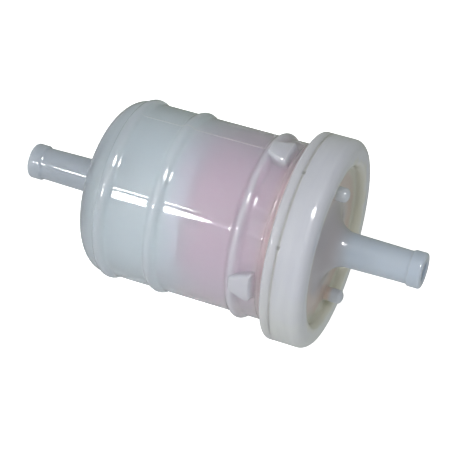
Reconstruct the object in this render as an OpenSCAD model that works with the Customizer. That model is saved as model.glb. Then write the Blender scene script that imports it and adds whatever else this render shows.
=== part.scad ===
// In-line fuel filter for a small engine: a moulded nylon housing and cover, spin-welded round a
// pleated paper element.  The flow runs along +X, from the inlet port to the outlet port.  The
// origin is on the axis at half the overall length, and +Z runs through one of the drive lugs.

/* [Housing] */
// Length of the housing from its inlet face to the weld face
housing_len = 52.6; // [46:0.2:64]
// Outer diameter of the housing
housing_od = 43.6; // [36:0.2:54]
// Wall of the housing
housing_wall = 2; // [1.4:0.1:2.6]
// Radius of the flat inlet face inside the round shoulder
face_r = 12.5; // [10:0.5:14]
// Depth of the round shoulder along the axis
shoulder_len = 6.3; // [5:0.1:8]

/* [Housing beads] */
// Distance from the inlet face to the first bead, at the shoulder
bead_1_at = 7.8; // [7:0.1:9]
// Distance from the inlet face to the second bead
bead_2_at = 20.8; // [16:0.1:26]
// Distance from the flange back to the third bead, where the lugs start
bead_3_back = 8.3; // [7:0.1:11]
// Half width of a bead along the axis
bead_half_w = 1.7; // [1.2:0.1:2]
// Height of the first two beads
bead_h = 0.85; // [0.6:0.05:1.2]
// Height of the third bead
bead_3_h = 1.15; // [0.8:0.05:1.4]
// Height of the fine collar between the lugs and the flange
collar_h = 0.4; // [0.2:0.05:0.6]

/* [Drive lugs] */
// Number of drive lugs round the housing
lug_count = 4; // [3:1:6]
// Height of a lug above the housing wall
lug_h = 2.1; // [1.4:0.1:2.8]
// Width of a lug at its flange end
lug_w = 8; // [5:0.1:9]
// Width of a lug at its inlet end
lug_tip_w = 3.4; // [2:0.1:5]
// Gap between a lug and the flange
lug_gap = 2.4; // [1.4:0.1:3]

/* [Weld flange and cover] */
// How far the flange and the cover rim stand out from the housing wall
flange_reach = 3.8; // [3:0.1:6]
// Thickness of the housing flange
flange_thk = 2.6; // [2.2:0.1:3.6]
// Length of the cover rim from the weld face to its front
cover_len = 7.4; // [6.6:0.1:10]
// Radius of the edge round the front of the cover
cover_edge_r = 2.4; // [1:0.1:2.8]
// Width of the cover rim in front, outside the recess
rim_w = 6.2; // [5:0.1:7]
// Depth of the recess in the front of the cover
recess_depth = 2.3; // [1.2:0.1:2.8]
// Wall of the cover behind the recess
cover_wall = 2.5; // [1.6:0.1:3]
// Height of the weld tongue on the cover
tongue_h = 1.2; // [0.8:0.1:1.5]
// Width of the weld tongue on the cover
tongue_w = 1.6; // [1:0.1:2]

/* [Cover pins and boss] */
// Number of round pins in the recess
pin_count = 2; // [2:1:4]
// Diameter of a pin
pin_d = 3.5; // [2.4:0.1:4.2]
// Height of a pin above the recess floor
pin_h = 4.6; // [3:0.1:7]
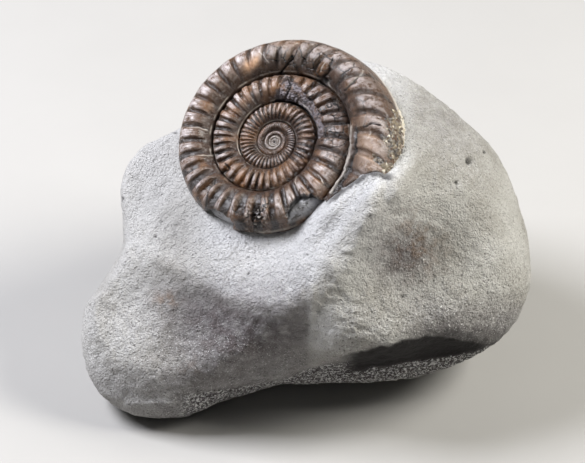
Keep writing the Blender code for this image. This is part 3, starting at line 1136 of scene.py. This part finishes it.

__YOUR INSTRUCTIONS__
Copy the records above exactly, from the first line through the line containing "shoulder_len = 6.3; // [5:0.1:8]", and include nothing else.

__SOLUTION FOR THIS PROBLEM__
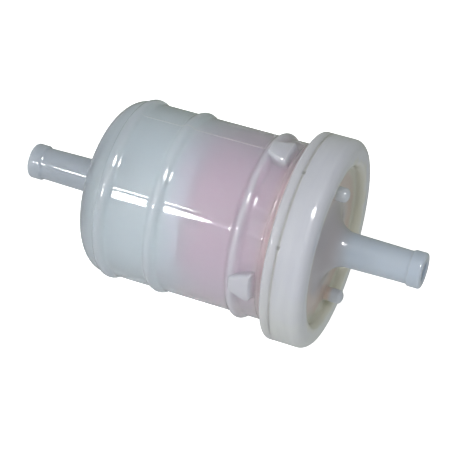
Reconstruct the object in this render as an OpenSCAD model that works with the Customizer. That model is saved as model.glb. Then write the Blender scene script that imports it and adds whatever else this render shows.
=== part.scad ===
// In-line fuel filter for a small engine: a moulded nylon housing and cover, spin-welded round a
// pleated paper element.  The flow runs along +X, from the inlet port to the outlet port.  The
// origin is on the axis at half the overall length, and +Z runs through one of the drive lugs.

/* [Housing] */
// Length of the housing from its inlet face to the weld face
housing_len = 52.6; // [46:0.2:64]
// Outer diameter of the housing
housing_od = 43.6; // [36:0.2:54]
// Wall of the housing
housing_wall = 2; // [1.4:0.1:2.6]
// Radius of the flat inlet face inside the round shoulder
face_r = 12.5; // [10:0.5:14]
// Depth of the round shoulder along the axis
shoulder_len = 6.3; // [5:0.1:8]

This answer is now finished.